Lastly, would these humans make the same argument if we were talking about humans being killed in the tens of billions, skinned alive, cramped into tiny cages, dragged from their mothers at birth, just so they could be eaten, etc? Obviously not. This is the role of speciesism.

SC: Is a vegan capitalism possible? Why or why not?

FO: I’m sure vegan capitalism is logically possible, but definitely not in this world. Non-radical vegans need to realise that the state and capitalism are two of the most inimical institutions for non-human animals. State subsidies artificially support meat, dairy, and leather producers, ban animal rights activists from documenting abuses, and use the police to prevent the same from directly stopping it (much like Nazi police accosted the Resistance). The profit motive is the greatest enemy of sentient life on Earth. Factory farms get larger and more hellish because capitalists want to extract more and more profit. The same inhumane logic of capital that puts human children in sweatshops puts pigs in slaughterhouses. This is why I see anarchism and veganism as one and the same, one fight against oppression.

SC: Jason Hribal has argued animals should be considered part of the proletariat. Bob Torres has said such a definition obscures the difference in revolutionary potential between animal and human laborers, and that animals are in fact superexploited living commodities. Where do you stand in the debate?

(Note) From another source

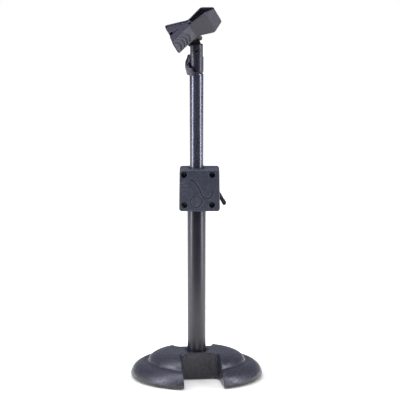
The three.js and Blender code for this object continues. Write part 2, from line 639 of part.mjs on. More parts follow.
const stand = new THREE.Group();
buildBase(stand);
const upper = new THREE.Group();
upper.rotation.z = rad(UPPER_TURN);
stand.add(upper);
buildOuterTube(upper);
buildClutch(upper);
buildInnerTube(upper);
buildSwivel(upper);
buildClip(upper);

export default stand;
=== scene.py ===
"""Looks for the desktop microphone stand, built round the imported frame. Shapes are in millimetres in
their own local frames and become metres when a mesh is made."""
import json
from math import atan2, cos, pi, radians, sin

import bmesh
import bpy
from mathutils import Matrix, Vector


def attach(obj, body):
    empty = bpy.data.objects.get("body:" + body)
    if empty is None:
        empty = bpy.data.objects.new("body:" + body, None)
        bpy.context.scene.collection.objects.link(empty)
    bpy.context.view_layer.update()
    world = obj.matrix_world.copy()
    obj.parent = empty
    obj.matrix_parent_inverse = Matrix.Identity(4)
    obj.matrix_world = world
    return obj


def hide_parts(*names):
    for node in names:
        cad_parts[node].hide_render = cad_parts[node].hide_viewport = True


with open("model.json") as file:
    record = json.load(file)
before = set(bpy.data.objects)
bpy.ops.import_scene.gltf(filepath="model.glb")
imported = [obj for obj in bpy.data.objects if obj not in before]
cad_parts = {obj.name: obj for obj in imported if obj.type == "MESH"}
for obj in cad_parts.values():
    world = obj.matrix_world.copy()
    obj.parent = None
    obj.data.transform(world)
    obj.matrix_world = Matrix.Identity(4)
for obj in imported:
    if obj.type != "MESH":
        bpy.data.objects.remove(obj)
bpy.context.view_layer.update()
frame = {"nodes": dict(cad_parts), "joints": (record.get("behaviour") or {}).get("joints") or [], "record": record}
scene = bpy.context.scene
record = frame["record"]
MM = 0.001

SLOT_OF = {entry["node"]: entry["material_slot"] for entry in record["subparts"]}
BODY_OF = {node: body for body, nodes in record["behaviour"]["bodies"].items() for node in nodes}
JOINT = {joint["name"]: joint for joint in frame["joints"]}

# ---------------------------------------------------------------- local frames


def place_from(x_axis, y_axis, z_axis, origin):
    columns = [Vector(x_axis).normalized(), Vector(y_axis).normalized(), Vector(z_axis).normalized()]
    turned = Matrix([[column[row] for column in columns] for row in range(3)]).to_4x4()
    return Matrix.Translation(Vector(origin)) @ turned


UP = Vector((0, 0, 1))
ACROSS = Vector(JOINT["clip_tilt"]["axis"])
UPPER = place_from(ACROSS.cross(UP), ACROSS, UP, (0, 0, 0))
GROUND = Matrix.Identity(4)
JAW_WAY = Vector(JOINT["clip_pan"]["axis"])
TONGUE = place_from(JAW_WAY, ACROSS, JAW_WAY.cross(ACROSS), JOINT["clip_tilt"]["pos_m"])
HINGE_WAY = -Vector(JOINT["front_jaw_open"]["axis"])
PAN = place_from(JAW_WAY, HINGE_WAY.cross(JAW_WAY), HINGE_WAY, JOINT["clip_pan"]["pos_m"])
CLIP = place_from(JAW_WAY, HINGE_WAY.cross(JAW_WAY), HINGE_WAY, JOINT["front_jaw_open"]["pos_m"])
QUICK_WAY = Vector(JOINT["quick_release_press"]["axis"])
QUICK = place_from(QUICK_WAY.cross(UP), QUICK_WAY, UP, (0, 0, 0))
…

FO: I don’t think that considering non-humans to be part of the proletariat is particularly useful. I think it’s more appropriate to think of other animals as slaves. A donkey makes no contract with a human, and receives no wages. They have no property rights of their own. I agree that it’s important to note that non-humans have no potential to liberate themselves, and that we must think about them differently (much as we don’t expect human children to liberate themselves). In fact, I hadn’t heard the phrase ‘superexploited living commodities’ before, but I think it’s very apt. Many non-humans are in a category of their own; their labour isn’t the commodity, their flesh, skin, etc, is the commodity, and their sentience is often not even acknowledged (let alone heeded to).